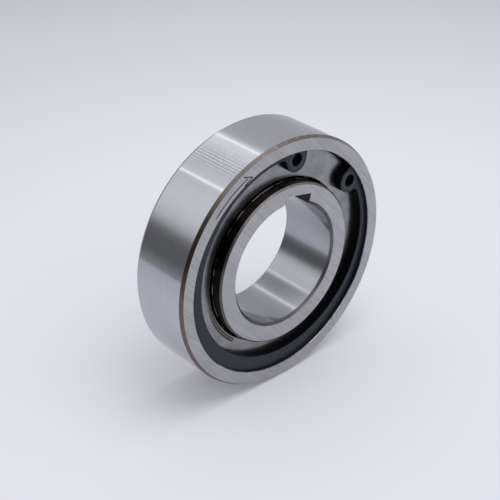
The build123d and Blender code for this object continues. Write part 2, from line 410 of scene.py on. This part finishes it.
def sheared_and_shaded_spring_steel():
    """Walls of a circlip, left rough by the punch and painted almost black as shade in the recess:
    they mirror almost nothing.
    """
    material, tree, shader = new_material(
        "sheared_and_shaded_spring_steel", 0.0, 0.5, Specular_IOR_Level=0.08
    )
    tears = grain(tree, 0.3, (1, 4, 1), detail=3)
    # Near-black walls: painted shade, darker than the face of the same steel
    colour = shade(tree, tears, *GRAIN_RANGE, linear("#050506"), linear("#0D0E11"))
    feed(tree, shader, Base_Color=colour)
    return material


SPRAG_RELIEF = 0.004


def tumbled_steel():
    """Sprags of drawn bearing steel, tumbled in ceramic chips: an even, fine satin."""
    material, tree, shader = new_material("tumbled_steel", 1.0, 0.28)
    grains = grain(tree, 0.4, detail=4)
    colour = shade(tree, grains, *GRAIN_RANGE, linear("#A3A3A6"), linear("#BDBDC0"))
    inputs = {"Height": grains, "Distance": SPRAG_RELIEF * MM, "Strength": 1.0}
    relief = add(tree, "Bump", inputs).outputs["Normal"]
    feed(tree, shader, Base_Color=colour, Normal=relief)
    return material


def pressed_strip_steel():
    """Cage of cold-rolled strip: bright, with long rolling streaks round the sleeve."""
    material, tree, shader = new_material("pressed_strip_steel", 1.0, 0.35)
    streaks = grain(tree, 0.4, (10, 1, 10), detail=3)
    colour = shade(tree, streaks, *GRAIN_RANGE, linear("#B1AEA6"), linear("#C8C5BD"))
    feed(tree, shader, Base_Color=colour)
    return material


def drawn_spring_wire():
    """Hard-drawn wire: smooth dark grey, a little lighter and darker in specks."""
    material, tree, shader = new_material("drawn_spring_wire", 1.0, 0.3)
    specks = grain(tree, 0.2)
    colour = shade(tree, specks, *GRAIN_RANGE, linear("#7E7E80"), linear("#98989A"))
    feed(tree, shader, Base_Color=colour)
    return material


# --- Dressing the CAD nodes -------------------------------------------------------------------

# How much of its direction a face has along the clutch axis: flat faces, round walls, and the
# chamfers and broken edges, which slant
FLAT = 0.99
ROUND = 0.01
SLANTED = (0.3, 0.9)

# Places that differ by less than this are the same
SAME_PLACE = 0.02 * MM
ENGRAVING_DEPTH = 0.1 * MM
# How far in from the outside and the faces the finishes of the rims and edges reach
RIM_REACH = 1.0 * MM
EDGE_REACH = 0.3 * MM
SHOULDER_REACH = 0.6 * MM


def dress(name, finishes, choose):
    """Gives a CAD node its finishes; choose names the one for a face's place and direction."""
    mesh = nodes[name].data
    mesh.materials.clear()
    for finish in finishes.values():
        mesh.materials.append(finish)
    order = list(finishes)
    for face in mesh.polygons:
        face.material_index = order.index(choose(face.center, abs(face.normal.y)))


def is_slanted(lean):
    """Whether a face is part of a chamfer or a broken edge."""
    least, most = SLANTED
    return least < lean < most


def outer_race_finish(place, lean):
    """Ground where it seats or runs, engraved in the arrow, and as hardened elsewhere."""
    depth = half_width - abs(place.y)
    radius = hypot(place.x, place.z)
    at_rim = radius > outside_radius - RIM_REACH
    if lean > FLAT and depth < SAME_PLACE:
        return "face"
    in_front_face = place.y < 0 and depth < ENGRAVING_DEPTH and not at_rim
    if in_front_face and (lean > FLAT or lean < ROUND):
        return "engraving"
    if lean < ROUND and (at_rim or radius < outer_raceway_radius + SAME_PLACE):
        return "outside"
    if is_slanted(lean) and at_rim:
        return "chamfer"
    if is_slanted(lean) and depth < EDGE_REACH:
        return "edge"
    return "turned"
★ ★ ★
What you have to do. Return each line of the data exactly as written above.

Exercise output.
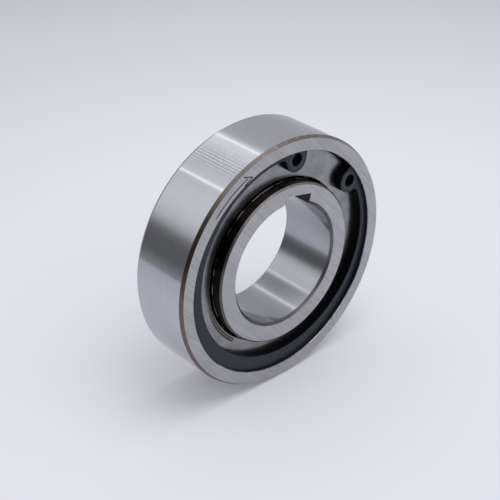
The build123d and Blender code for this object continues. Write part 2, from line 410 of scene.py on. This part finishes it.
def sheared_and_shaded_spring_steel():
    """Walls of a circlip, left rough by the punch and painted almost black as shade in the recess:
    they mirror almost nothing.
    """
    material, tree, shader = new_material(
        "sheared_and_shaded_spring_steel", 0.0, 0.5, Specular_IOR_Level=0.08
    )
    tears = grain(tree, 0.3, (1, 4, 1), detail=3)
    # Near-black walls: painted shade, darker than the face of the same steel
    colour = shade(tree, tears, *GRAIN_RANGE, linear("#050506"), linear("#0D0E11"))
    feed(tree, shader, Base_Color=colour)
    return material


SPRAG_RELIEF = 0.004


def tumbled_steel():
    """Sprags of drawn bearing steel, tumbled in ceramic chips: an even, fine satin."""
    material, tree, shader = new_material("tumbled_steel", 1.0, 0.28)
    grains = grain(tree, 0.4, detail=4)
    colour = shade(tree, grains, *GRAIN_RANGE, linear("#A3A3A6"), linear("#BDBDC0"))
    inputs = {"Height": grains, "Distance": SPRAG_RELIEF * MM, "Strength": 1.0}
    relief = add(tree, "Bump", inputs).outputs["Normal"]
    feed(tree, shader, Base_Color=colour, Normal=relief)
    return material


def pressed_strip_steel():
    """Cage of cold-rolled strip: bright, with long rolling streaks round the sleeve."""
    material, tree, shader = new_material("pressed_strip_steel", 1.0, 0.35)
    streaks = grain(tree, 0.4, (10, 1, 10), detail=3)
    colour = shade(tree, streaks, *GRAIN_RANGE, linear("#B1AEA6"), linear("#C8C5BD"))
    feed(tree, shader, Base_Color=colour)
    return material


def drawn_spring_wire():
    """Hard-drawn wire: smooth dark grey, a little lighter and darker in specks."""
    material, tree, shader = new_material("drawn_spring_wire", 1.0, 0.3)
    specks = grain(tree, 0.2)
    colour = shade(tree, specks, *GRAIN_RANGE, linear("#7E7E80"), linear("#98989A"))
    feed(tree, shader, Base_Color=colour)
    return material


# --- Dressing the CAD nodes -------------------------------------------------------------------

# How much of its direction a face has along the clutch axis: flat faces, round walls, and the
# chamfers and broken edges, which slant
FLAT = 0.99
ROUND = 0.01
SLANTED = (0.3, 0.9)

# Places that differ by less than this are the same
SAME_PLACE = 0.02 * MM
ENGRAVING_DEPTH = 0.1 * MM
# How far in from the outside and the faces the finishes of the rims and edges reach
RIM_REACH = 1.0 * MM
EDGE_REACH = 0.3 * MM
SHOULDER_REACH = 0.6 * MM


def dress(name, finishes, choose):
    """Gives a CAD node its finishes; choose names the one for a face's place and direction."""
    mesh = nodes[name].data
    mesh.materials.clear()
    for finish in finishes.values():
        mesh.materials.append(finish)
    order = list(finishes)
    for face in mesh.polygons:
        face.material_index = order.index(choose(face.center, abs(face.normal.y)))


def is_slanted(lean):
    """Whether a face is part of a chamfer or a broken edge."""
    least, most = SLANTED
    return least < lean < most


def outer_race_finish(place, lean):
    """Ground where it seats or runs, engraved in the arrow, and as hardened elsewhere."""
    depth = half_width - abs(place.y)
    radius = hypot(place.x, place.z)
    at_rim = radius > outside_radius - RIM_REACH
    if lean > FLAT and depth < SAME_PLACE:
        return "face"
    in_front_face = place.y < 0 and depth < ENGRAVING_DEPTH and not at_rim
    if in_front_face and (lean > FLAT or lean < ROUND):
        return "engraving"
    if lean < ROUND and (at_rim or radius < outer_raceway_radius + SAME_PLACE):
        return "outside"
    if is_slanted(lean) and at_rim:
        return "chamfer"
    if is_slanted(lean) and depth < EDGE_REACH:
        return "edge"
    return "turned"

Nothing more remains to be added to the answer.